Walter Dandy - Early Life and Medical Training

Early Life and Medical Training

Dandy was the only son of John Dandy, a railroad engineer, and Rachel Kilpatrick, who were immigrants from Lancashire, England, and Armagh, Ireland, respectively. Dandy graduated in 1903 from Summit High School in Sedalia, Missouri, as class valedictorian, and then graduated in 1907 from the University of Missouri. In September 1907, he enrolled in the Johns Hopkins University School of Medicine as a second year student. (He had started medical studies during his junior year in college and accumulated enough credits to skip the first year of medical school at Johns Hopkins.) Dandy graduated from medical school in the spring of 1910 at the age of 24, and became the sixth appointee to the Hunterian Laboratory of Experimental Medicine under Harvey W. Cushing from 1910-1911. In 1911, he earned a Master of Arts degree for his work in the Hunterian Laboratory, and went on to join the Johns Hopkins Hospital surgical housestaff for one year as Cushing's Assistant Resident (1911-1912).
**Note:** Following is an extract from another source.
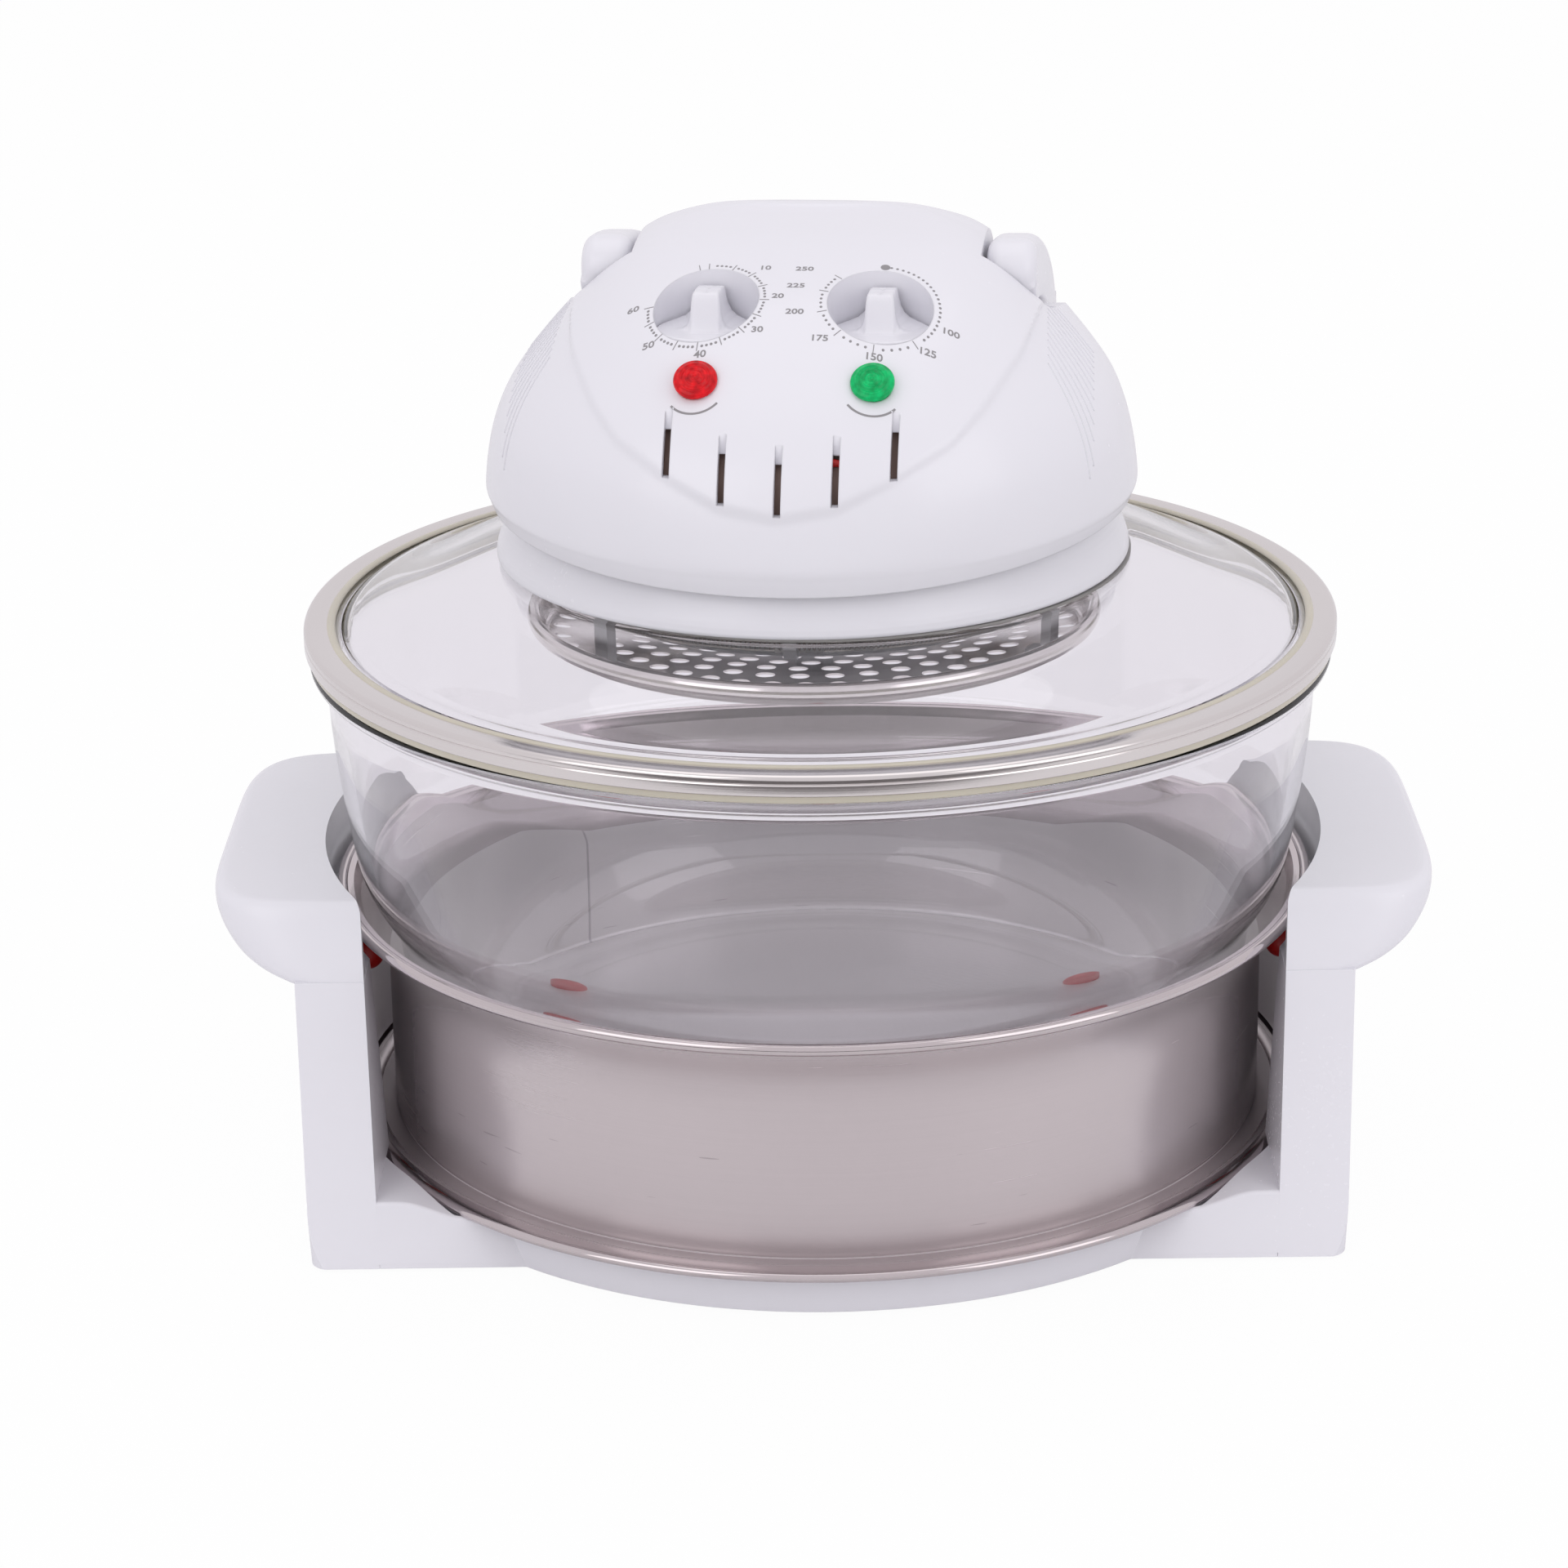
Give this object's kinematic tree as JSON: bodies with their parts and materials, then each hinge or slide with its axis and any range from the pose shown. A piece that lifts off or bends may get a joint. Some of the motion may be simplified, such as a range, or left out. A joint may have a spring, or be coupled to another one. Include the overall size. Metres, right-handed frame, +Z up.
{
  "type": "halogen oven",
  "caption": "Worktop oven: glass bowl in a steel drum on a two-handled base, under a lift-off glass lid that carries the fan, heater and controls.",
  "frame": {"origin": "on the table under the axis of the drum, at the centre of the whole part's footprint", "axes": "+Z up; +X to the right, across the two side handles; the controls face -Y"},
  "size_m": [0.395, 0.336, 0.3124],
  "materials": {
    "white_plastic": "gloss",
    "brushed_steel": "brushed",
    "polished_steel": "polished",
    "clear_glass": "clear",
    "cream_silicone": "satin",
    "red_silicone": "satin",
    "black_rubber": "matte",
    "zinc_plate": "satin",
    "ceramic": "matte",
    "quartz": "clear",
    "copper": "satin",
    "laminated_iron": "satin",
    "black_plastic": "matte",
    "cast_aluminium": "satin",
    "red_lens": "gloss",
    "green_lens": "gloss"
  },
  "bodies": {
    "base": {"base_ring": "white_plastic", "left_upright": "white_plastic", "right_upright": "white_plastic", "left_handle_cap": "white_plastic", "right_handle_cap": "white_plastic", "handle_screws": "zinc_plate", "rubber_feet": "black_rubber", "upright_screws": "zinc_plate", "side_bumpers": "red_silicone", "drum": "brushed_steel", "drum_studs": "zinc_plate", "drum_nuts": "zinc_plate", "bowl_pads": "red_silicone"},
    "bowl": {"glass_bowl": "clear_glass"},
    "lid": {"lid_gasket": "cream_silicone", "lid_glass": "clear_glass", "glazing_seal": "cream_silicone", "lid_band": "polished_steel", "collar_gasket": "cream_silicone", "lower_collar": "white_plastic", "clamp_ring": "zinc_plate", "heat_shield": "polished_steel", "halogen_tube": "quartz", "ceramic_ends": "ceramic", "tube_clips": "zinc_plate", "sensor_bulb": "copper", "guard_grille": "polished_steel", "guard_brackets": "zinc_plate", "upper_housing": "white_plastic", "housing_screws": "zinc_plate", "motor_bracket": "zinc_plate", "motor_stator": "laminated_iron", "control_bracket": "zinc_plate", "timer_body": "ceramic", "thermostat_body": "ceramic", "power_lens": "red_lens", "heat_lens": "green_lens", "lamp_holders": "ceramic", "safety_switch": "black_plastic", "terminal_block": "ceramic", "cord_gland": "white_plastic", "handle_pivots": "zinc_plate"},
    "fan": {"motor_shaft": "zinc_plate", "cooling_fan": "black_plastic", "circulation_fan": "cast_aluminium", "fan_nut": "zinc_plate"},
    "timer_dial": {"timer_shaft": "zinc_plate", "timer_knob": "white_plastic"},
    "thermostat_dial": {"thermostat_shaft": "zinc_plate", "thermostat_knob": "white_plastic"},
    "handle": {"carry_handle": "white_plastic"},
    "plunger": {"switch_plunger": "red_silicone"}
  },
  "joints": [
    {"name": "bowl_lift", "type": "slide", "parent": "base", "child": "bowl", "axis": [0, 0, 1], "range_m": [0, 0.1]},
    {"name": "lid_lift", "type": "slide", "parent": "bowl", "child": "lid", "axis": [0, 0, 1], "range_m": [0, 0.08]},
    {"name": "fan_spin", "type": "hinge", "parent": "lid", "child": "fan", "pos_m": [-0.002, 0, 0.19], "axis": [0, 0, 1], "continuous": true},
    {"name": "timer_turn", "type": "hinge", "parent": "lid", "child": "timer_dial", "pos_m": [-0.03387, -0.04491, 0.286], "axis": [0, 0, 1], "range_deg": [-280, 0]},
    {"name": "thermostat_turn", "type": "hinge", "parent": "lid", "child": "thermostat_dial", "pos_m": [0.01983, -0.05056, 0.286], "axis": [0, 0, 1], "range_deg": [-310, 0]},
    {"name": "handle_swing", "type": "hinge", "parent": "lid", "child": "handle", "pos_m": [-0.00179, 0.00199, 0.2944], "axis": [0.9945, -0.1045, 0], "range_deg": [0, 90]},
    {"name": "switch_slide", "type": "slide", "parent": "lid", "child": "plunger", "axis": [0, 0, 1], "range_m": [0, 0.0026]}
  ],
  "couplings": [
    {"joint": "switch_slide", "follows": "handle_swing", "m_per_rad": 0.0015915}
  ]
}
Dandy completed his general surgery residency at the Johns Hopkins Hospital under William S. Halsted in 1918. (He had been appointed Halsted's Chief Resident in 1916.) While Dandy was introduced to the nascent field of neurosurgery by Cushing, it was George J. Heuer who completed Dandy's neurosurgical training after Cushing's departure for the Peter Bent Brigham Hospital in Boston in September 1912. Heuer had graduated from the Johns Hopkins University School of Medicine in 1908, worked as Cushing's first Assistant Resident from 1908-1909, and served as Halsted's Chief Resident from 1911 to 1914.

Dandy joined the staff of the Johns Hopkins Hospital in 1918 and immediately focused his energies on the surgical treatment of disorders of the brain and spinal cord. When Heuer left Hopkins in 1922 to become the head of surgery at the University of Cinicinnati, Dandy remained as the only neurosurgeon at the Johns Hopkins Hospital until his death in that hospital in 1946.